THE SUBSIDIARIES: GROWTH GEMS DELIVER
One of the defining features of Mahindra's FY26 story is that growth was not confined to the auto and farm businesses. Across its subsidiary portfolio, the group posted results that validated Anish Shah's strategy of nurturing what the company calls its "Growth Gems."
The Growth Gems portfolio — encompassing real estate, logistics, and Accelo — delivered PAT growth of 50% for the full year.

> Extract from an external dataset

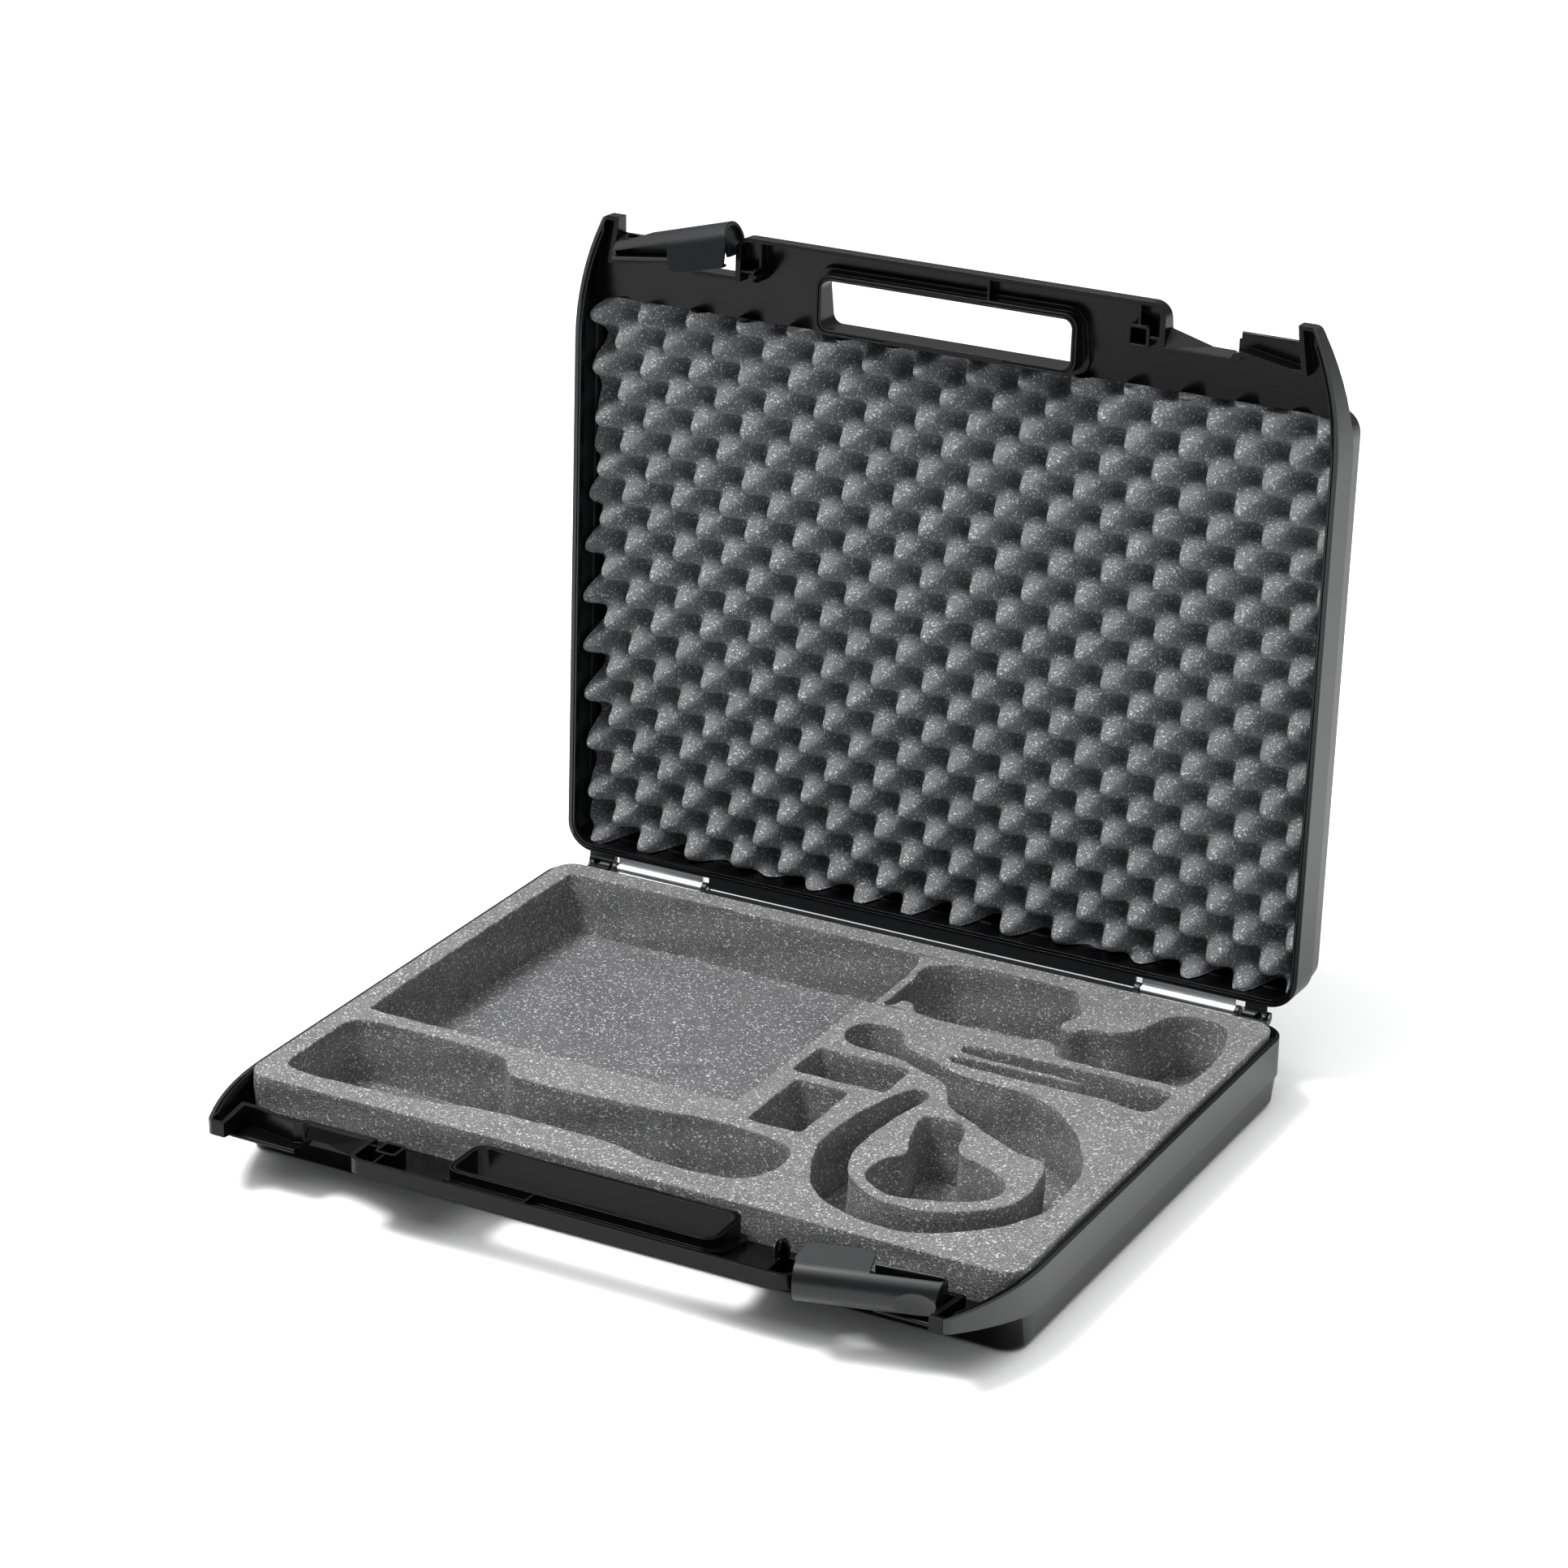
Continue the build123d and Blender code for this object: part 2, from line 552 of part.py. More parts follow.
def crate_foam():
    """Profile-cut sheet: a block under a waved face."""
    x = HX - 5.4
    v0, v1 = REAR_V + 4.4, F - 49.2
    step = 5.2
    nx = int((2 * x + 24) / step)
    nv = int((v1 - v0 + 24) / step)
    grid = []
    for i in range(nx + 1):
        px = -x - 12 + (2 * x + 24) * i / nx
        row = []
        for j in range(nv + 1):
            pv = v0 - 12 + (v1 - v0 + 24) * j / nv
            row.append(Vector(*vec(px, pv, crate_depth(px, pv))))
        grid.append(row)
    top = Face.make_surface_from_array_of_points(grid, tol=0.3)
    below = extrude(top, amount=60, dir=(0, 0, -1))
    split = PEAK_W + RELIEF + 2.0
    sheet = rounded(-x, x, v0, v1, 11, PEAK_W - 1, split) & below
    x -= 1.0
    sheet += rounded(-x, x, v0 + 1.0, v1 - 1.0, 11, split, DEEP - 3.0)
    x -= 2.5
    sheet += rounded(-x, x, v0 + 3.5, v1 - 3.5, 9, DEEP - 3.0, DEEP)
    return sheet


# ------------------------------------------------------------------ placing and export
def base_place(shape):
    return Pos(0, ORIGIN_V, SHELL_H) * shape


def lid_place(shape):
    """Turn the moulding over, open it about the hinge axis and lift it into place."""
    return Pos(0, ORIGIN_V, SHELL_H) * Rot(-LID_ANGLE, 0, 0) * Rot(0, 180, 0) * shape


def main():
    os.makedirs("parts", exist_ok=True)
    moulding = shell()
    catch = latch()
    nodes = {
        "base_shell": base_place(moulding + hinge_lugs()),
        "lid_shell": lid_place(moulding),
        "base_foam": base_place(die_cut_foam()),
        "base_foam_pad": base_place(rounded(9 - HX, HX - 9, REAR_V + 8.0, F - 53.0, 14, CUT_W, DEEP)),
        "lid_foam": lid_place(crate_foam()),
        "latch_base": base_place(catch),
        "latch_lid": lid_place(catch),
        "hinge_leaf_left": lid_place(hinge_leaf(1)),
        "hinge_leaf_right": lid_place(hinge_leaf(-1)),
        "hinge_pin_left": base_place(hinge_pin(-1)),
        "hinge_pin_right": base_place(hinge_pin(1)),
    }
    for name, shape in nodes.items():
        export_step(shape, "parts/" + name + ".step")
        print(name, round(shape.volume), len(shape.solids()), flush=True)


if __name__ == "__main__":
    main()
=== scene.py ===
"""Looks for the foam-lined carrying case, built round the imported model.

Sizes below are millimetres in the shell frame: x along the hinge, v from the
hinge axis to the lip, w down from the parting plane into the shell.
"""
import math

import bpy
import numpy as np
from mathutils import Matrix


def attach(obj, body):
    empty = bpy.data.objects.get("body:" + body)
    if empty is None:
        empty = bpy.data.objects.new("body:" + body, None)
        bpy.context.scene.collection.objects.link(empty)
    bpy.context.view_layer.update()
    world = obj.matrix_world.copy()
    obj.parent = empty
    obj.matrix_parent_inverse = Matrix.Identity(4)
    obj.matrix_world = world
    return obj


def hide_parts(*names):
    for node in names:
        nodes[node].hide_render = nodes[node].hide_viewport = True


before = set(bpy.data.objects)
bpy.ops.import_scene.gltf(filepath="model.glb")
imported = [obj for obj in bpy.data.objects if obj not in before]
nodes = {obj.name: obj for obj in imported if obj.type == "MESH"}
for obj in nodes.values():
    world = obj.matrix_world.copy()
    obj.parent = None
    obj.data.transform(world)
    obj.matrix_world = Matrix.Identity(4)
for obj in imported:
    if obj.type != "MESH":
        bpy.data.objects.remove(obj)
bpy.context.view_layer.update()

THETA = math.radians(92.24)     # opening of the lid from closed
COS, SIN = math.cos(THETA), math.sin(THETA)
AXIS_V, AXIS_W = 165.5, 39.5    # hinge axis above the frame origin


# ------------------------------------------------------------------ placing
def base_points(p):
    """Rows (x, v, w) of the base in the row frame, metres: (x, 165.5 - v, 39.5 - w)."""
    return np.stack([p[:, 0], AXIS_V - p[:, 1], AXIS_W - p[:, 2]], 1) / 1000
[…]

Mahindra Lifespaces recorded residential presales of ₹1,633 crore in Q4, up 55% year-on-year. Club Mahindra reported resort revenue of ₹120 crore in Q4, up 11%, alongside an 83% increase in average unit realisation and an expansion in room inventory to 6,228 keys. Mahindra Logistics posted Q4 revenue of ₹1,791 crore, up 14%, and achieved profitability for the full year.
Mahindra & Mahindra Financial Services reported a 12% growth in assets under management, while PAT grew 28% with stable asset quality. Mahindra Finance's total income increased 14% to ₹21,087 crore for FY26, with PAT growing 27% to ₹2,861 crore.

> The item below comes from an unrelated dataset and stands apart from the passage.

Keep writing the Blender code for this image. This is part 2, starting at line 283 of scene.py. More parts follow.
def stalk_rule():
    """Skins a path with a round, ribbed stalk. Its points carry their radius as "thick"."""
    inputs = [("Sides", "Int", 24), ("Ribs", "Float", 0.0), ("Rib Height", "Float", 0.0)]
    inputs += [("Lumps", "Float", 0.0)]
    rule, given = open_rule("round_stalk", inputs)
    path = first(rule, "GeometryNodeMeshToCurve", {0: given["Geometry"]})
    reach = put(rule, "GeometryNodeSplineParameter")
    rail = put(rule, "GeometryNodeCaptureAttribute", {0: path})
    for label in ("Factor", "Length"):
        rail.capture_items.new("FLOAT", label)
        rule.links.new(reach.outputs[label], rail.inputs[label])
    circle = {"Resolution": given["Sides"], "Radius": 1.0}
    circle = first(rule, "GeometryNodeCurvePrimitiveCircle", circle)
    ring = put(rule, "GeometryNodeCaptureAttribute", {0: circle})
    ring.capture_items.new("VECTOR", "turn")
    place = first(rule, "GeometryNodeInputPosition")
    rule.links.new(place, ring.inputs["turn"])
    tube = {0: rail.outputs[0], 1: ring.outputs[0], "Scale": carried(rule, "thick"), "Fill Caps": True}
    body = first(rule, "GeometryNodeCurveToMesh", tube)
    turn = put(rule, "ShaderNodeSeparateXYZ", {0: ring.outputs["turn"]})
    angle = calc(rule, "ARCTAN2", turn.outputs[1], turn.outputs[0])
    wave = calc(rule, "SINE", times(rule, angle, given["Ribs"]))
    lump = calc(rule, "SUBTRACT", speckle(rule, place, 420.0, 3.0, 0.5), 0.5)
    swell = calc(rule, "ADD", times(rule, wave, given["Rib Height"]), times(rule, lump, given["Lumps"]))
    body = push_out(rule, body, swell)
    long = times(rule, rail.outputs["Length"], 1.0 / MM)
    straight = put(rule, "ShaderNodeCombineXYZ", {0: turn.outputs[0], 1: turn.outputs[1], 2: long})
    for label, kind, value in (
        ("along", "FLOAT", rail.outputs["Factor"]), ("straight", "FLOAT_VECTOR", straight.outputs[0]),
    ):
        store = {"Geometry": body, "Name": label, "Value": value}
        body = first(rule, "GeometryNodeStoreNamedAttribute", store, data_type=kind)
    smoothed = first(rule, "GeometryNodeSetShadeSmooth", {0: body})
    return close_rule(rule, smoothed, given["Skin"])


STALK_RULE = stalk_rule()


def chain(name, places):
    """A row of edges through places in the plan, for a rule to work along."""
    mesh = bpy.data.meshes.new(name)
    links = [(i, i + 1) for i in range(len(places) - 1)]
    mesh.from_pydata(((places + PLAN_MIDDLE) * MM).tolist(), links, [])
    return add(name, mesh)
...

Tech Mahindra posted an EBIT margin of 12.6% — up 290 basis points year-on-year (Whalesbook) — continuing the recovery that has been the centrepiece of that business's multi-year transformation under its new leadership.
AI TRANSFORMATION: THE STRATEGY BEHIND THE STRATEGY
Mahindra's FY26 earnings presentation included a strategic disclosure that went beyond the usual financial metrics: a comprehensive artificial intelligence acceleration plan that the company intends to run across every business unit.
The AI strategy is built around three pillars — deploy, transform, and invent — with specific initiatives including Vehicle GPT systems, AI-driven customer interaction analytics, and AI-enabled product development processes. The company is also investing in workforce reskilling through a dedicated AI Academy, reflecting a recognition that the technology advantage is only as durable as the people who deploy it.
The Vehicle GPT initiative is particularly noteworthy — it would apply large language model capabilities to vehicle diagnostics, service operations, and potentially to the in-car experience itself, areas where software-defined differentiation is increasingly what separates premium products from commodities.
THE ROAD AHEAD: 8X GROWTH AND A FIVEFOLD AUM TARGET
The ambition behind Mahindra's FY26 results is perhaps best captured not in the numbers themselves but in the targets management has set for the years ahead.
Mahindra has set a long-term target of 8X growth in its auto business and a fivefold increase in AUM for its financial services arm — a multi-decade growth plan of a scale that few Indian conglomerates have articulated with such specificity.
Anish Shah summarised the outlook succinctly: "Given strong momentum across our businesses, a robust foundation, and disciplined capital allocation, we are well-positioned to accelerate growth and capture emerging opportunities, even in an uncertain environment."
Group CFO Amarjyoti Barua added that strong cash generation during FY26 has reinforced the balance sheet, providing flexibility to fund future growth initiatives in line with strategic priorities. With ₹16,000 crore in net cash generated from operations during the year, Mahindra enters FY27 with both the ambition and the firepower to execute on the next phase of its growth plan.
The milestone of ₹2 lakh crore in annual revenue — so close at ₹1,98,639 crore — will almost certainly fall in FY27. The more interesting question is what the group looks like when it gets there: a conglomerate where tractors hit 5 lakh units, where EVs represent a fifth of every vehicle sold, where a new gigafactory in Nagpur is taking shape, and where the software that runs all of it has been reimagined from the ground up.
That is the Mahindra that FY26 was building toward. The results confirm the direction. The scale of the ambition will determine whether it becomes the defining Indian industrial story of the decade.